[Written problem] Only the lines from the line with "Continue the build123d" through the line with "return Rot(90, 0, 0)" should be copied, exactly as they appear, with both ends kept.

[Source records]
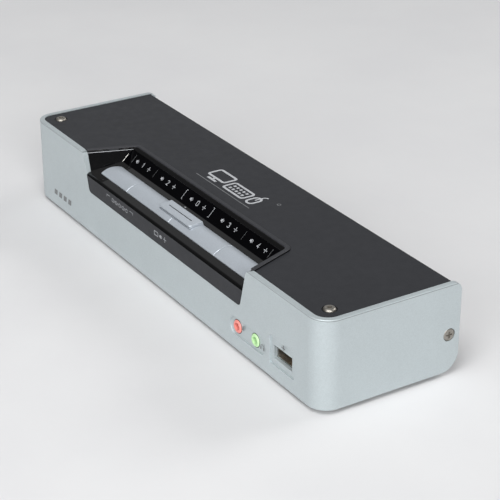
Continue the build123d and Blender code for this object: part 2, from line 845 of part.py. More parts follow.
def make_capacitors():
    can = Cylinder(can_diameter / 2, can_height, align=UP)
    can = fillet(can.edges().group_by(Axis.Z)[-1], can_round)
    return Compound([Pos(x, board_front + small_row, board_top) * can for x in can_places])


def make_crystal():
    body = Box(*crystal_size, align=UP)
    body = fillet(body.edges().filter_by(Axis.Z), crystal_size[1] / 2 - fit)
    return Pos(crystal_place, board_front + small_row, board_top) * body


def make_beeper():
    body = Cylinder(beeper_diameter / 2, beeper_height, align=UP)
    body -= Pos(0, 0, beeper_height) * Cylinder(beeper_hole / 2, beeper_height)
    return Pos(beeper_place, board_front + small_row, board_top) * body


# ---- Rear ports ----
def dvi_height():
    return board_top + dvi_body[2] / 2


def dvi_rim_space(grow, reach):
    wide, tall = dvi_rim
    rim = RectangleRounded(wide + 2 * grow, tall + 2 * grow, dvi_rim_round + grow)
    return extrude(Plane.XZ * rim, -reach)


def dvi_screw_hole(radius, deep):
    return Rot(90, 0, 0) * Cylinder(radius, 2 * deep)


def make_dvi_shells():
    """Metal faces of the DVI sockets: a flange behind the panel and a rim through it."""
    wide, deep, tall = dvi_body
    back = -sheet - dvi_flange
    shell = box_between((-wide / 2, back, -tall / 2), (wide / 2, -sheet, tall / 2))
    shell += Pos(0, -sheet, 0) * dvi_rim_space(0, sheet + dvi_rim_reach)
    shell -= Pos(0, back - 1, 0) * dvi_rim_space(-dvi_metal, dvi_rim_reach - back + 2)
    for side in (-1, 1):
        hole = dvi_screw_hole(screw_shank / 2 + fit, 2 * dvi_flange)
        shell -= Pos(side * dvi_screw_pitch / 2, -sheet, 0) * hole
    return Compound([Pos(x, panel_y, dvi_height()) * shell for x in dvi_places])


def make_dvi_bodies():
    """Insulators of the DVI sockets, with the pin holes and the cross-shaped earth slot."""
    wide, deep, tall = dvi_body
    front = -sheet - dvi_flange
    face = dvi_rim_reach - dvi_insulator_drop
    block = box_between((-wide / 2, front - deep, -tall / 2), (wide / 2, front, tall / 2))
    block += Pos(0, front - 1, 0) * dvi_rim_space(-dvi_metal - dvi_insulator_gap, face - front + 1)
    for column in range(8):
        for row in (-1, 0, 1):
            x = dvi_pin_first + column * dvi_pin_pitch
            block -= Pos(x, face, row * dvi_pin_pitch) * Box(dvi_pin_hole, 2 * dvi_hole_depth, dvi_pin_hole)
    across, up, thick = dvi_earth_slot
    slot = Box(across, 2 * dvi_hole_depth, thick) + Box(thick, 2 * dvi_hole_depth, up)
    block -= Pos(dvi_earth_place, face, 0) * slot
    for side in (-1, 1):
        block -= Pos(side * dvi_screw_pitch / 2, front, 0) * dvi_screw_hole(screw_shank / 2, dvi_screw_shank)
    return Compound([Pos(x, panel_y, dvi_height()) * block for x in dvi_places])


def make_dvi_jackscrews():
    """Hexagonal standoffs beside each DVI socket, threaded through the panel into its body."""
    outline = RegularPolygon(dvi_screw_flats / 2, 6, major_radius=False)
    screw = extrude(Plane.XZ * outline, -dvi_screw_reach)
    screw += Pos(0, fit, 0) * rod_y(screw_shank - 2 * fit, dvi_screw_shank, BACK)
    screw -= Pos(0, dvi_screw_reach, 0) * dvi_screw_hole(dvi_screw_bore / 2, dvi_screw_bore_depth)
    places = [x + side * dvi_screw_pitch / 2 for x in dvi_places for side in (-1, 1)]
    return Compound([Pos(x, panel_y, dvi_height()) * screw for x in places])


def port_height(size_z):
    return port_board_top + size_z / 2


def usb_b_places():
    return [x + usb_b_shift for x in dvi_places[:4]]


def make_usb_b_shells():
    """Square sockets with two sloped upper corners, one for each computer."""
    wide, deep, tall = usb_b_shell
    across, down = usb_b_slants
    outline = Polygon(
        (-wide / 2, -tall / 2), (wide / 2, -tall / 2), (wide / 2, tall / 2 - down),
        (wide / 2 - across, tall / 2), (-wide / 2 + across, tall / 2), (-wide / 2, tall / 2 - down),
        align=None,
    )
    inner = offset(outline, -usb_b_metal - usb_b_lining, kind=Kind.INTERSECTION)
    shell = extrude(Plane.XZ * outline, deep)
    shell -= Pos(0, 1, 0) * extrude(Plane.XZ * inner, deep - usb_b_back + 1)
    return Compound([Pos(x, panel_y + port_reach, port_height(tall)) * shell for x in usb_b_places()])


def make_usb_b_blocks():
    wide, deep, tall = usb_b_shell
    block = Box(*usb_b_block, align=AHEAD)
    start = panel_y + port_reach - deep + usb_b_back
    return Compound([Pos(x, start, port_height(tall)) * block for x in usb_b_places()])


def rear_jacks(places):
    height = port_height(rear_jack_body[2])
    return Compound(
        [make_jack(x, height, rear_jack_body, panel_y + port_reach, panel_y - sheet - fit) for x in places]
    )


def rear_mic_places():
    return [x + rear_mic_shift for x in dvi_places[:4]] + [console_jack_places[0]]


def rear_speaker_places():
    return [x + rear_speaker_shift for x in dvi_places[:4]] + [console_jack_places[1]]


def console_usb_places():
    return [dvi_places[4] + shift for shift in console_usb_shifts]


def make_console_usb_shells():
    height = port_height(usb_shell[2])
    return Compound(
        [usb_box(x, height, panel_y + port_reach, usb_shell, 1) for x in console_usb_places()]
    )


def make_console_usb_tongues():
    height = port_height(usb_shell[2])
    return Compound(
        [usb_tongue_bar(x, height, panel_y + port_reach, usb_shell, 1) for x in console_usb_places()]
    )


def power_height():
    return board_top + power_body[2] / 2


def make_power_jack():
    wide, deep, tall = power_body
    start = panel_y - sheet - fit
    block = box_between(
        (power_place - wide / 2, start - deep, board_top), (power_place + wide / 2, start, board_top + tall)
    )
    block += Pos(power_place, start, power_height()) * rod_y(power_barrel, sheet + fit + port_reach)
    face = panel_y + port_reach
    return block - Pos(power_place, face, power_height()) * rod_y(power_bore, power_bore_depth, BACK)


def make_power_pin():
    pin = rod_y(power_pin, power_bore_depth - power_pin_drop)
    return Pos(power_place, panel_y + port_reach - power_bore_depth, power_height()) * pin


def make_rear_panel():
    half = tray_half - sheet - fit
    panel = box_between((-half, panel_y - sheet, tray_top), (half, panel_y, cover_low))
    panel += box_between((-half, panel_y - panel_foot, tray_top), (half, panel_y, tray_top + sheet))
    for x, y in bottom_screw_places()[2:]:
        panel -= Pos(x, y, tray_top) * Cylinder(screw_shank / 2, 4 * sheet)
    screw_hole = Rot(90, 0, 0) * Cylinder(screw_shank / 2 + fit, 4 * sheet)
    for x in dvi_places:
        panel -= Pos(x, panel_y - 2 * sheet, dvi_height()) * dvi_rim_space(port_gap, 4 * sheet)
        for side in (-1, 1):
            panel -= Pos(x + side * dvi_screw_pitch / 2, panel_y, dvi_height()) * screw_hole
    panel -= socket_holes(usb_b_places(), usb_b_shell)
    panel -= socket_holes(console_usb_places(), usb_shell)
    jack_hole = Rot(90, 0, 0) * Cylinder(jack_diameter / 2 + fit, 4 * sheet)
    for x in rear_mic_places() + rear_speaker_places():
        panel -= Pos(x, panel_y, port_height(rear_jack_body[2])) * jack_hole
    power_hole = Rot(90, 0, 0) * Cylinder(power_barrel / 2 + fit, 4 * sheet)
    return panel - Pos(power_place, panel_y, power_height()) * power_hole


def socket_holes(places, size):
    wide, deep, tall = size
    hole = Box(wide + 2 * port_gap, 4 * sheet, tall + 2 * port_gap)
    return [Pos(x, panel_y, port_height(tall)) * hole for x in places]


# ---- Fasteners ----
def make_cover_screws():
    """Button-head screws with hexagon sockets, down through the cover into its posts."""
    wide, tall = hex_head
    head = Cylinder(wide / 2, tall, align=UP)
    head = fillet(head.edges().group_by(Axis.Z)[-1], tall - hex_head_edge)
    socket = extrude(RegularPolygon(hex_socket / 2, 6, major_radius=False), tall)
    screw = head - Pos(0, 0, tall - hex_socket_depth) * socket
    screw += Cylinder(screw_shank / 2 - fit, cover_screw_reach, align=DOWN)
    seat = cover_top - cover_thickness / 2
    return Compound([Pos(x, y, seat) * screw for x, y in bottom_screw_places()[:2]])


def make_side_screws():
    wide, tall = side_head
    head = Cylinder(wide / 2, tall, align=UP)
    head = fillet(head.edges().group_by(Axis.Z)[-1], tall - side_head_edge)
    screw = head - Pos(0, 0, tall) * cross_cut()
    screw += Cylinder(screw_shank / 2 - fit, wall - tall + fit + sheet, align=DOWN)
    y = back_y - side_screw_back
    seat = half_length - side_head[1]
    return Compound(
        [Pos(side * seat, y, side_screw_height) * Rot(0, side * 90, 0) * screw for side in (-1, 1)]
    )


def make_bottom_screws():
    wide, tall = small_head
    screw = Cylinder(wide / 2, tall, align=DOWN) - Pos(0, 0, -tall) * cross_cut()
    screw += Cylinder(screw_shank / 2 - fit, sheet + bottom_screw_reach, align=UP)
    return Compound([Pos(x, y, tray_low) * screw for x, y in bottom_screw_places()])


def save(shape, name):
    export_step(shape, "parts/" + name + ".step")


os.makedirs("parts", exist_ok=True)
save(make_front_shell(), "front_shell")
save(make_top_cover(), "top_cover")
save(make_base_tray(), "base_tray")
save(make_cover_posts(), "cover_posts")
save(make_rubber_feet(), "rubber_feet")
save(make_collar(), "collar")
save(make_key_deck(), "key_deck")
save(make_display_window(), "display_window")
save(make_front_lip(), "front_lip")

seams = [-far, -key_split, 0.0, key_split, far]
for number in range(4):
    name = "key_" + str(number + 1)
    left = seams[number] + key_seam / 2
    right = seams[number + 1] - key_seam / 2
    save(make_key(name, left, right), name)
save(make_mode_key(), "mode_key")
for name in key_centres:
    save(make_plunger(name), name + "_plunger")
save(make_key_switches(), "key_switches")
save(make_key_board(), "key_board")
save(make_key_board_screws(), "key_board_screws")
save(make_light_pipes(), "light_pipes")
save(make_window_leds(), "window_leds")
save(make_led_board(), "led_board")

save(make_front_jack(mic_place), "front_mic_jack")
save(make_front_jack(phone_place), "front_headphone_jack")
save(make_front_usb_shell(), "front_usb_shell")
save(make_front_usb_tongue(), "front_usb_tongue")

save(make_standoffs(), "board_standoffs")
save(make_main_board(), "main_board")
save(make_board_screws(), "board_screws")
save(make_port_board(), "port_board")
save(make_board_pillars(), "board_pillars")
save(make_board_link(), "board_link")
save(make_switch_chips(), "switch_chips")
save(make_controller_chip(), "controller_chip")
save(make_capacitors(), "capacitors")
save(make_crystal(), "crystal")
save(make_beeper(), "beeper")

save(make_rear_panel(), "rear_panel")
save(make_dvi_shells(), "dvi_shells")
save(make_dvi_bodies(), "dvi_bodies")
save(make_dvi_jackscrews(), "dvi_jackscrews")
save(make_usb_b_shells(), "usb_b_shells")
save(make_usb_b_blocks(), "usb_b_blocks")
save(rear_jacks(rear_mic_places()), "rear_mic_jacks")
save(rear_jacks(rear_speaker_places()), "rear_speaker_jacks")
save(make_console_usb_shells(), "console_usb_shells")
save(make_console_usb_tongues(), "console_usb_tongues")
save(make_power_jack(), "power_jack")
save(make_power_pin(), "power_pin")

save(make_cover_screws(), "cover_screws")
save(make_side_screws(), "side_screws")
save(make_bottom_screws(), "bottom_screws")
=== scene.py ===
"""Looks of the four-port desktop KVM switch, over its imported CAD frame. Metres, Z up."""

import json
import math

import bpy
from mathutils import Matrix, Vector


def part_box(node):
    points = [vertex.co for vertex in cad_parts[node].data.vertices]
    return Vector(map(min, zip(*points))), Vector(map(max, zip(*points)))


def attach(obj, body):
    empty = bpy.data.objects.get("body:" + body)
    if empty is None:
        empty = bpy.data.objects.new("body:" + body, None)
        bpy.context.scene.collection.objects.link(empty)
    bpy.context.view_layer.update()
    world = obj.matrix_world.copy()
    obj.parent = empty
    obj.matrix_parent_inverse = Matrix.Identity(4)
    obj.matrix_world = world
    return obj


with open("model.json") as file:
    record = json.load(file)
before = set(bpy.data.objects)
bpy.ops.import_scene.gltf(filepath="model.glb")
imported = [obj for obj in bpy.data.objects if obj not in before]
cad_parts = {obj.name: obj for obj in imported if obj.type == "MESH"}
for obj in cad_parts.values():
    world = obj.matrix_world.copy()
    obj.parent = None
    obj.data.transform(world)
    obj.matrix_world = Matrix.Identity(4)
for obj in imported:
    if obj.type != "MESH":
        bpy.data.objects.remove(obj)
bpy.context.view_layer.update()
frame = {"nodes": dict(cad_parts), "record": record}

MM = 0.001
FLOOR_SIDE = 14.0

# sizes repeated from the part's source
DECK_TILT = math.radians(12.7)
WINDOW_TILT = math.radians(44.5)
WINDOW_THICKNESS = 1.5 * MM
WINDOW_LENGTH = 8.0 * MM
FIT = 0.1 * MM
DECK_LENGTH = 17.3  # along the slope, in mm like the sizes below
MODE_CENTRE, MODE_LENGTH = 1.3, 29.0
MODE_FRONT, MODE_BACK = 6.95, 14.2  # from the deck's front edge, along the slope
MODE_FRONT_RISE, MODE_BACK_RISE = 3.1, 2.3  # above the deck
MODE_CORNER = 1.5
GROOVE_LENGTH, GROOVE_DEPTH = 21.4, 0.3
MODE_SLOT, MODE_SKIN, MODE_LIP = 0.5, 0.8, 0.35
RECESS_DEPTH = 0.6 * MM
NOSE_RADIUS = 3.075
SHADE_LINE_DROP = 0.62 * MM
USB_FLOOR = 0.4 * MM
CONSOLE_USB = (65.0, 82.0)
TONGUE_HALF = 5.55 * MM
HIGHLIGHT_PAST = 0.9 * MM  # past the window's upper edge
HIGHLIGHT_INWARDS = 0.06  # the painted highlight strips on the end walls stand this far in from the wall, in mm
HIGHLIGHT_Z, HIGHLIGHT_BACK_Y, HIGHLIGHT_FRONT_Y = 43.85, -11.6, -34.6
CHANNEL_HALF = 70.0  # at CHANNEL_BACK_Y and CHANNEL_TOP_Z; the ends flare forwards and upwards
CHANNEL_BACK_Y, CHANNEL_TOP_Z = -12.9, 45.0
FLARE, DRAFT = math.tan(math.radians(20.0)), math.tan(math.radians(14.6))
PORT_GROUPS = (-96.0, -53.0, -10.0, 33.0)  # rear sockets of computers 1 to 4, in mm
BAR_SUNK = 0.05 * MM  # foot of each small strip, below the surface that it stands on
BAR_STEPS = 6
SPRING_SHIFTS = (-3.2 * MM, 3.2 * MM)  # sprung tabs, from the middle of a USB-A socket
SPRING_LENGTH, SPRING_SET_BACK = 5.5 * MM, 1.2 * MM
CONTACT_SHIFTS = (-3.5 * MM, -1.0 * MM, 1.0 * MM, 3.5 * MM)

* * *

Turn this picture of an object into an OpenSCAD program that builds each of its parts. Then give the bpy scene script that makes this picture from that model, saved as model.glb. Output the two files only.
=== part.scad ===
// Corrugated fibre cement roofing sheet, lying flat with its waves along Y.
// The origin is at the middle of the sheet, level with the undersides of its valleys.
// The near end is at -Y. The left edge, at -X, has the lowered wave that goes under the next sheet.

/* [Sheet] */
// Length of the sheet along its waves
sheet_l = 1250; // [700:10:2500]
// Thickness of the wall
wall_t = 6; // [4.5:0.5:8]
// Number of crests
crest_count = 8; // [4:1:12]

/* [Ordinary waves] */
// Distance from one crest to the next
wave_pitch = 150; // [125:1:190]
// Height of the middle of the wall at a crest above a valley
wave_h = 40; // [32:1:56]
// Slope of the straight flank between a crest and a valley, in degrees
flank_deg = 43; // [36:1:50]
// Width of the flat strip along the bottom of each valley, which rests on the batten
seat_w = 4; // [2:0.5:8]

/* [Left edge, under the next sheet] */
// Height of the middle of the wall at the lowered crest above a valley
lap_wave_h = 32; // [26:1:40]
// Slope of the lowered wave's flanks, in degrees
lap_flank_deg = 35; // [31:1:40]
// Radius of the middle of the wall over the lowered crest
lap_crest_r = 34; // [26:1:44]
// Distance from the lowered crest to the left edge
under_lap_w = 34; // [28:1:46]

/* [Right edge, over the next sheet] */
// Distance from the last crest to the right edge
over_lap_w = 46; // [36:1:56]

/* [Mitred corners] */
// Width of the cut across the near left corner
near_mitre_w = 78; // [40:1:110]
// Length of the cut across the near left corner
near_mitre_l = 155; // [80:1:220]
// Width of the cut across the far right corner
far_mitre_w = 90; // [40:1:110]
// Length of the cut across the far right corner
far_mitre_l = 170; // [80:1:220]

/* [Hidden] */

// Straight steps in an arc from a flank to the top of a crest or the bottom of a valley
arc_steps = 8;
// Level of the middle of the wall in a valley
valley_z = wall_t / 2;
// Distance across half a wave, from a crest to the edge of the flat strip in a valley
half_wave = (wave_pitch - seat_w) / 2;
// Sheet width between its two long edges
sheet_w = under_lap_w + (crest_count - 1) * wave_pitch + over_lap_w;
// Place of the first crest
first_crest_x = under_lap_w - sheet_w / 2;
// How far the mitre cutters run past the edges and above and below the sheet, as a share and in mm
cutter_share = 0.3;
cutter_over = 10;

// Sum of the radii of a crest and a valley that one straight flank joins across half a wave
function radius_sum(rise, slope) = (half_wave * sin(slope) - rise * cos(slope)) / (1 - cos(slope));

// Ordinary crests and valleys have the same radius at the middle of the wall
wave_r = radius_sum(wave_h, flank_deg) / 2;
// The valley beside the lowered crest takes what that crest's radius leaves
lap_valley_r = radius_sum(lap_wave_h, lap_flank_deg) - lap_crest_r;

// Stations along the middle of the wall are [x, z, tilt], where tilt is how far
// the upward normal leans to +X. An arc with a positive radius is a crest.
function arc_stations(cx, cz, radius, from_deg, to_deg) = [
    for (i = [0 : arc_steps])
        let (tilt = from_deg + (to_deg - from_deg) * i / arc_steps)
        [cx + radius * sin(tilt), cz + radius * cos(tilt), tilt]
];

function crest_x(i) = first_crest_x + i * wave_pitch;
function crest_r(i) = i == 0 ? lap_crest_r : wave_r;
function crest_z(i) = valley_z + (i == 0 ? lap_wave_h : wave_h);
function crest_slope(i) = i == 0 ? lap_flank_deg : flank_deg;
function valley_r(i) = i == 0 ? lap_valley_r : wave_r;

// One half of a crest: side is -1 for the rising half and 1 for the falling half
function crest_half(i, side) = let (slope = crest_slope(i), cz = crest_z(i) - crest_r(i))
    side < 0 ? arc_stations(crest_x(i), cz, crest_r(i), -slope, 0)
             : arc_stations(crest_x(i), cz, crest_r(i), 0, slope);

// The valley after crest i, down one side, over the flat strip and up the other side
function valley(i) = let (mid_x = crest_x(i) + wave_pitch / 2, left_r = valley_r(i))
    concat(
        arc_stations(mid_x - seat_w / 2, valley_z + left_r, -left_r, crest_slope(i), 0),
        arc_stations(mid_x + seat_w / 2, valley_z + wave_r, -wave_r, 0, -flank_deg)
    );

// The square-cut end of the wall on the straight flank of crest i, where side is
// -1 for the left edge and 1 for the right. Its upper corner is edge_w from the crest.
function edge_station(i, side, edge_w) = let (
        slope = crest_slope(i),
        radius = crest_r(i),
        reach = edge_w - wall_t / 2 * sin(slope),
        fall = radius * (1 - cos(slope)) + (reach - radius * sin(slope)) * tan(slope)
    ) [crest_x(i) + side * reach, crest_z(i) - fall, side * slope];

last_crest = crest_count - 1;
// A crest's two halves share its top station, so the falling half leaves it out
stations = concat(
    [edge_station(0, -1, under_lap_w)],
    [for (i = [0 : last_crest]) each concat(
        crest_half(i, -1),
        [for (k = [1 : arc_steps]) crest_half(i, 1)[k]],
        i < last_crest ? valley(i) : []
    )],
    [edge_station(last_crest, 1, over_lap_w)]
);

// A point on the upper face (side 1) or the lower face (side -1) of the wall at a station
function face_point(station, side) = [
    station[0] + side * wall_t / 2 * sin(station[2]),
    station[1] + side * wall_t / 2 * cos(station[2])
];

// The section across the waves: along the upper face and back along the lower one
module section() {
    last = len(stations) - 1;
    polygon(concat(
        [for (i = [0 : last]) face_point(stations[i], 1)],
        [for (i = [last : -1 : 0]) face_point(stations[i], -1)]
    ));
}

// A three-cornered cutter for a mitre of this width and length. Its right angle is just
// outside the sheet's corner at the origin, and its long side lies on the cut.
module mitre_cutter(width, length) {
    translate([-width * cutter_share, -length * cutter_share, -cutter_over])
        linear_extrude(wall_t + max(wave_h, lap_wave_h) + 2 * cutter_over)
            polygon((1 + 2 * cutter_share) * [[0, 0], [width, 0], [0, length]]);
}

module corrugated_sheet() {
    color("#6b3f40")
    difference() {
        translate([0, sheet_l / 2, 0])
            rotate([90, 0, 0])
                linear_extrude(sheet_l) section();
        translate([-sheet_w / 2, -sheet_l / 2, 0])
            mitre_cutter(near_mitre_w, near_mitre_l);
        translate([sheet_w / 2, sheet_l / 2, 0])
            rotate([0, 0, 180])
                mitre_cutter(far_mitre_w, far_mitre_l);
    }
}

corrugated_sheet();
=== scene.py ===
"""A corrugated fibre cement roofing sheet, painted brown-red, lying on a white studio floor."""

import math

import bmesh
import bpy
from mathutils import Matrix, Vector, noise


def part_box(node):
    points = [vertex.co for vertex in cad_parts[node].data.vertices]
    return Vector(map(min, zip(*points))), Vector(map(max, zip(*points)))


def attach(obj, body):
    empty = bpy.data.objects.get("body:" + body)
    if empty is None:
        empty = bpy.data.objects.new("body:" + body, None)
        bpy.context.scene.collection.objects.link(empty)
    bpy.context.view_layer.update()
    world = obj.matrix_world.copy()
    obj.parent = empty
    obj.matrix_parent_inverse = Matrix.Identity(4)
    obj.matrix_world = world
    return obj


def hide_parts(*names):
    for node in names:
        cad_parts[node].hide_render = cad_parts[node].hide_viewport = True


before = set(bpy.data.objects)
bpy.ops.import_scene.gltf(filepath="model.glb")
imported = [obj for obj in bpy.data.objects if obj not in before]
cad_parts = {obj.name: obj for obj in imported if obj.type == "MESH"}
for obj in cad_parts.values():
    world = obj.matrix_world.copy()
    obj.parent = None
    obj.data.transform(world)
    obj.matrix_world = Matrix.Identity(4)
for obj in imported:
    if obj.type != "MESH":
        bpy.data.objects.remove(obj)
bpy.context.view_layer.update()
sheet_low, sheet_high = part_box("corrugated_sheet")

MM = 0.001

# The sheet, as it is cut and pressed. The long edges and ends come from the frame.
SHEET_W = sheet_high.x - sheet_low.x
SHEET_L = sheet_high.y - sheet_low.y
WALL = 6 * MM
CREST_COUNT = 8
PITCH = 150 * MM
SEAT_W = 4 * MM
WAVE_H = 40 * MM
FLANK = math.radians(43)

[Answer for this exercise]
Continue the build123d and Blender code for this object: part 2, from line 845 of part.py. More parts follow.
def make_capacitors():
    can = Cylinder(can_diameter / 2, can_height, align=UP)
    can = fillet(can.edges().group_by(Axis.Z)[-1], can_round)
    return Compound([Pos(x, board_front + small_row, board_top) * can for x in can_places])


def make_crystal():
    body = Box(*crystal_size, align=UP)
    body = fillet(body.edges().filter_by(Axis.Z), crystal_size[1] / 2 - fit)
    return Pos(crystal_place, board_front + small_row, board_top) * body


def make_beeper():
    body = Cylinder(beeper_diameter / 2, beeper_height, align=UP)
    body -= Pos(0, 0, beeper_height) * Cylinder(beeper_hole / 2, beeper_height)
    return Pos(beeper_place, board_front + small_row, board_top) * body


# ---- Rear ports ----
def dvi_height():
    return board_top + dvi_body[2] / 2


def dvi_rim_space(grow, reach):
    wide, tall = dvi_rim
    rim = RectangleRounded(wide + 2 * grow, tall + 2 * grow, dvi_rim_round + grow)
    return extrude(Plane.XZ * rim, -reach)


def dvi_screw_hole(radius, deep):
    return Rot(90, 0, 0) * Cylinder(radius, 2 * deep)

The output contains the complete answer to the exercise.